Not many Kenyan business owners are convinced that ICT security is a severe threat to their firms. Business people are more likely to appreciate and react to the current inflationary fluctuations, the weakening shilling, high labour costs and increased energy costs. Little will however be heard about ICT and its security. This is despite that ICT is the modern day ‘nervous system’ that coordinates the business processes of most companies.
ICT systems support business processes and the dependency ranges from Enterprise Management Systems (ERP) for performing integrated business processes, emails for communication and document workflows.
All these systems have users who perform various tasks for the business. These employees must be able to access these systems at the appropriate level. The restrictions imposed on the employees are important. For example communication systems like Outlook e-mail should only be used for business.
An ERP system like SAP usually contains financially and personal data that is sensitive. Who accesses what is of utmost importance to the business. Restrictions will for instance ensure that a user who raises an invoice cannot also approve and pay this invoice. This example illustrates the business issue of ICT security.
Most businesses unfortunately treat the granting of permission and authorizations as the sole responsibility of the IT department. Business management only become involved when a user discovers they can’t perform a business function, for example re-ordering stock.
Treating ICT security as the sole responsibility of the IT department is counter-productive to the business. The marketing, finance, production and human resource representatives should be involved in the authorization design process.
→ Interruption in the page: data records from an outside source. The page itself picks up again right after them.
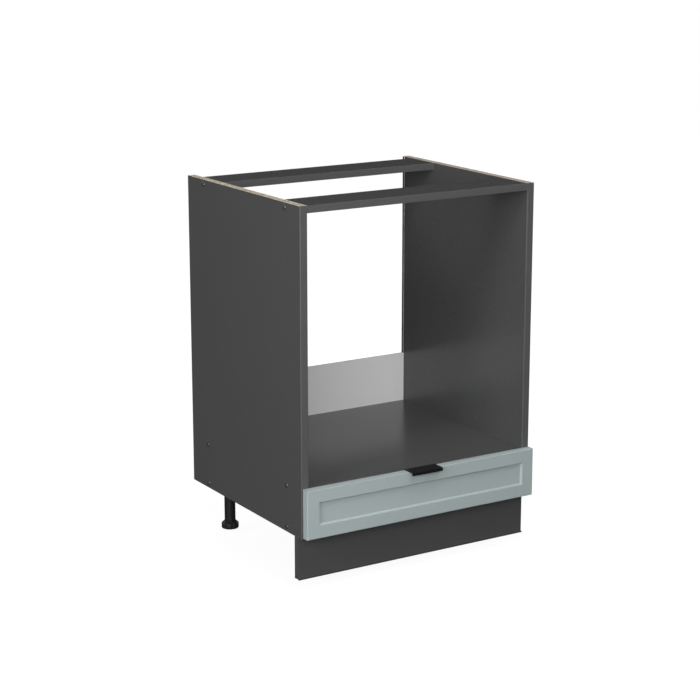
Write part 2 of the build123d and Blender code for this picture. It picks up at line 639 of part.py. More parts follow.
strip_pts = [(PYM - 8.0, 4.0), (PYM - 8.0, 2.9), (PYM - 9.2, 1.5), (PYM - 8.3, 1.2), (PYM - 6.8, 2.8),
             (PYM + 6.8, 2.8), (PYM + 7.5, 1.4), (PYM + 8.4, 1.7), (PYM + 8.0, 4.0),
             (PYM + 0.8, 4.0), (PYM + 0.8, 6.0), (PYM + 1.4, 6.2), (PYM + 0.8, 8.0), (PYM + 1.4, 8.2),
             (PYM + 0.4, 11.0), (PYM - 0.4, 11.0), (PYM - 1.4, 8.2), (PYM - 0.8, 8.0), (PYM - 1.4, 6.2),
             (PYM - 0.8, 6.0), (PYM - 0.8, 4.0)]
add("plinth_seal_strip", prism_x(strip_pts, -PLINTH_W / 2, PLINTH_W / 2 + 2.5))

# ---------------------------------------------------------------------------

shift = Location((0, -Y_CENTRE, 0))
total = None
for name, solids in parts.items():
    moved = [s for shape in solids for s in shape.moved(shift).solids()]
    shape = moved[0] if len(moved) == 1 else Compound(children=moved)
    export_step(shape, "parts/%s.step" % name)
    b = shape.bounding_box()
    total = b if total is None else total.add(b)
print(len(parts), "nodes; box", total.min, total.max)
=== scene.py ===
import bpy
import bmesh
import math
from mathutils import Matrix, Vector


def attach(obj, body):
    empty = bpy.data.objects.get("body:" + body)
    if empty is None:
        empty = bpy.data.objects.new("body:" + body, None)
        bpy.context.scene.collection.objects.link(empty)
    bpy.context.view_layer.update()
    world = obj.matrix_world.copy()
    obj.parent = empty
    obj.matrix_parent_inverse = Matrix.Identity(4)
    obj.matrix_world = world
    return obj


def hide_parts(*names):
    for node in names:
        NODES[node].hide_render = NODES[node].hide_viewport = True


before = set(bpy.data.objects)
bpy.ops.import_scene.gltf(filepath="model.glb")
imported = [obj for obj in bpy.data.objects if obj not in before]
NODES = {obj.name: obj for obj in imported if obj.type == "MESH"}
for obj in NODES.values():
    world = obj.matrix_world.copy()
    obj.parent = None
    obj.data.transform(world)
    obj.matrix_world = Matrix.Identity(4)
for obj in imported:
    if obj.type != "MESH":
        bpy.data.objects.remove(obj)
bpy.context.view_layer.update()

# The origin is on the floor, in the middle of the footprint. Metres, +Z up, the front faces -Y.
FRONT = -0.2325            # plane of the side panels' front edges


# ---------------------------------------------------------------------------
# a short hand for material graphs
# ---------------------------------------------------------------------------

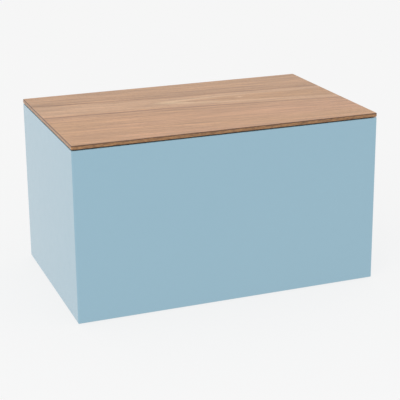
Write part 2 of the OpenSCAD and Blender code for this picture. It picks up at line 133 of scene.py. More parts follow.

This is because it is the business that will ultimately bear the consequences of a poorly secured system. Incidences of internal fraud are increasingly carried out in the ICT systems businesses use. This is because of the high level of dependency they have on these systems.
However these fraudulent attacks are aimed at the business processes which are reliant on the ICT systems. It is therefore logical that the internal fraudster uses the systems to achieve the end result of defrauding the company. This means that mitigating the risk of fraud and financial misstatements is not a purely ICT issue.
There is no excuse for ICT security not to be well-understood by the business side. It is for both business and IT departments to take the responsibility for ensuring that security of their systems are aligned and prioritized as a business issue.